Savas Patsalidis[1]

Patsalidis

Responding to the gradual disempowerment of many components of the artistic and social ecosystem, many artists working across forms, contexts and space, have been trying for sometime now to open up new artistic models, to discover new languages for the representation of ideas, new ways of activating audiences and their senses, and new strategies for reinventing public life and re-defining subjectivity. After years of marginalization, politics has gradually come back onto the stage. We can observe this process in the body-based artwork of Italian performer Franko B, the engagement with the extraordinary body in the works of Goat Island, Candoco and Pippo Delbono, DV8’s concern with questions of identity and Spanish visual artist La Ribot’s scenic works, which exist at the intersection of live art, performance and video and raise questions about the economy of the spectacular, the art market, the temporal, spatial and conceptual limits of dance and the role of the artist. We see it, too, in Argentinean Rodrico Garcia’s street-life inspired physical theatre, the performative lectures articulated around visual or auditory documents (such as video recordings, diaries and audio archives) by the Lebanese actor, director and playwright Rabih Mroue, the overblown style of Sydney Front’s political theatre, with its carnivalesque aesthetic, the reflexivity of Rimini Protokoll’s different styles (theatre, film, documentary and painting) and, finally, in all those groups which have re-discovered the performative potential of food culture. A diverse range of practitioners have opened up the field and its reception, to the point that we now talk about “theatre beyond theatre.”

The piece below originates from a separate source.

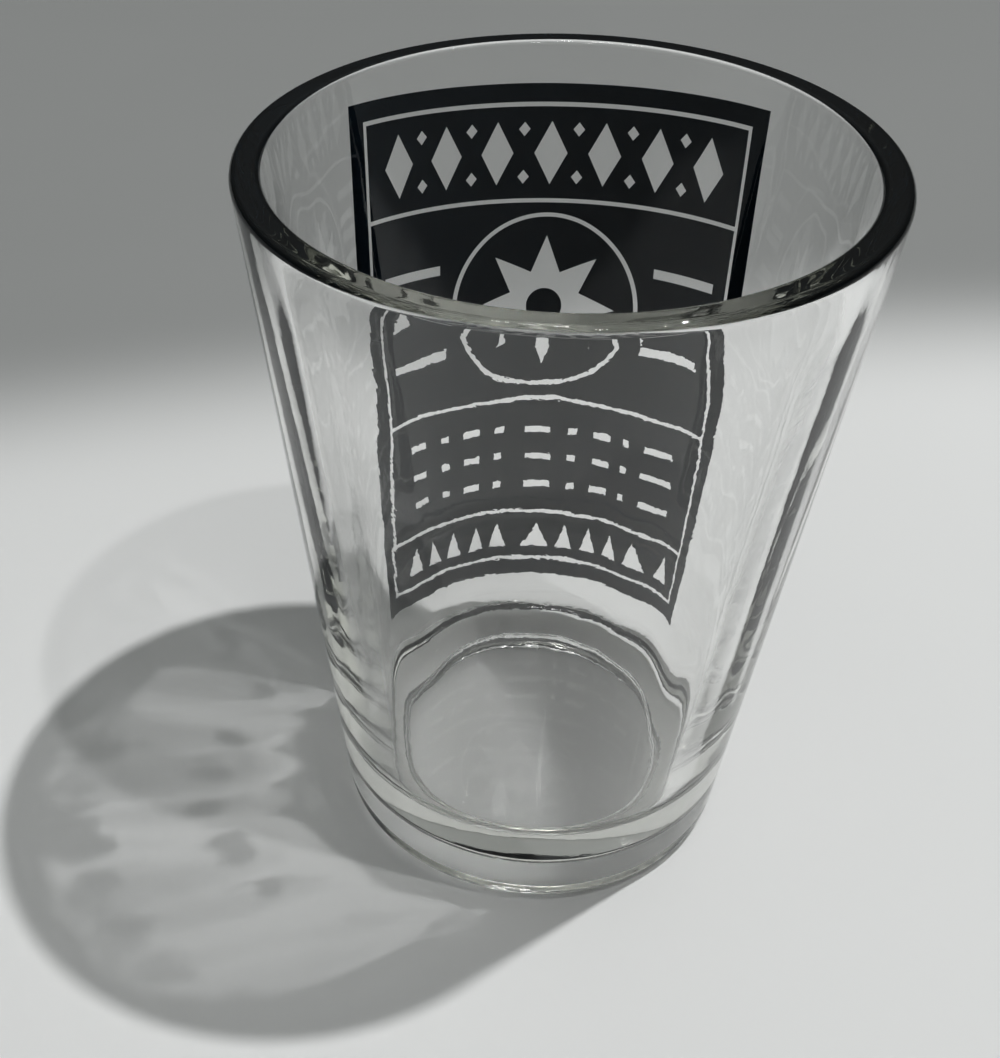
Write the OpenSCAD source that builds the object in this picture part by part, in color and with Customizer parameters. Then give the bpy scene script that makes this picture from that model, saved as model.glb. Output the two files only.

All papers selected for publication in the conference section of Critical Stages come from the IATC Congress in Warsaw (2012) and underline the importance of spatial as well as aesthetic (re)arrangement of theatre and how this affects audience reception and theatre’s own communication dynamics. Maria Helena Serodio’s paper concentrates on Luis Castro’s “perfinst”, a combination of performance (body art) and installation (visual art), which is mostly realized away from standard theatrical spaces (i.e an art gallery, a warehouse or a laboratory of the former Faculty of Veterinary Science). Magdalena Golaczynska discusses certain Lower Silesian artistic ventures (by Legnica Modrzejewska Theatre, Przemysław Wojcieszek and Ad Spectatores Theatre, among others), which take audiences away from the city into non-traditional theatre sites and challenge their ingrained stereotypes and expectations.

Michel Vais, in the only francophone paper included here, analyzes the spectacle Projet Blanc, which was orchestrated by its author and director Olivier Choiniere on November the 3rd, 2011 and took place in various locations in the city of Montreal. 76 spectators observed the spectacle and simultaneously listened to the author’s political commentary. Brent Meersman claims that the legacy of decades of segregation has meant that much of South African theatre still “remains a whites-only pastime, often dangerously close to becoming a museum art.” The vast majority of blacks, he argues, have no desire to go to the theatre, not because they hate it but because sitting silently in uniform rows in the dark is culturally peculiar for them. Meersman believes that as long as the majority of South Africans do not take ownership of the country’s theatre spaces, nothing will change. Finally, in my paper, I try to sum up what is going on by claiming that what makes the art of many contemporary performers political is the fact that they all seem to be very alert to ideas of context and site and also very attentive to the complexities of the sophistication of contemporary audiences, to cultural values, identities and expectations. They are political because they invest in ideas of immediacy and reality and create new spaces for their audiences to re-consider what it means to be here, now, at this moment, to participate (in a theatre beyond the theatre).


Patsalidis

[1] Savas Patsalidis is Professor of theatre history and theory in the School of English, in the Graduate School of the Theatre Department of Aristotle University (Greece) and the Drama School of the State Theatre of Northern Greece. He is the author of nine books on drama criticism/theory and co-editor of another ten. He is also the theatre reviewer for the daily newspaper Aggelioforos. He is a member (and for two years vice president) of ITI (International Theatre Institute, Athens), of the Hellenic Association of Theatre Critics, of the editorial board of Critical Stages, member of the City of Thessaloniki Theatre Board and president of the committee for the best theatrical translation prize.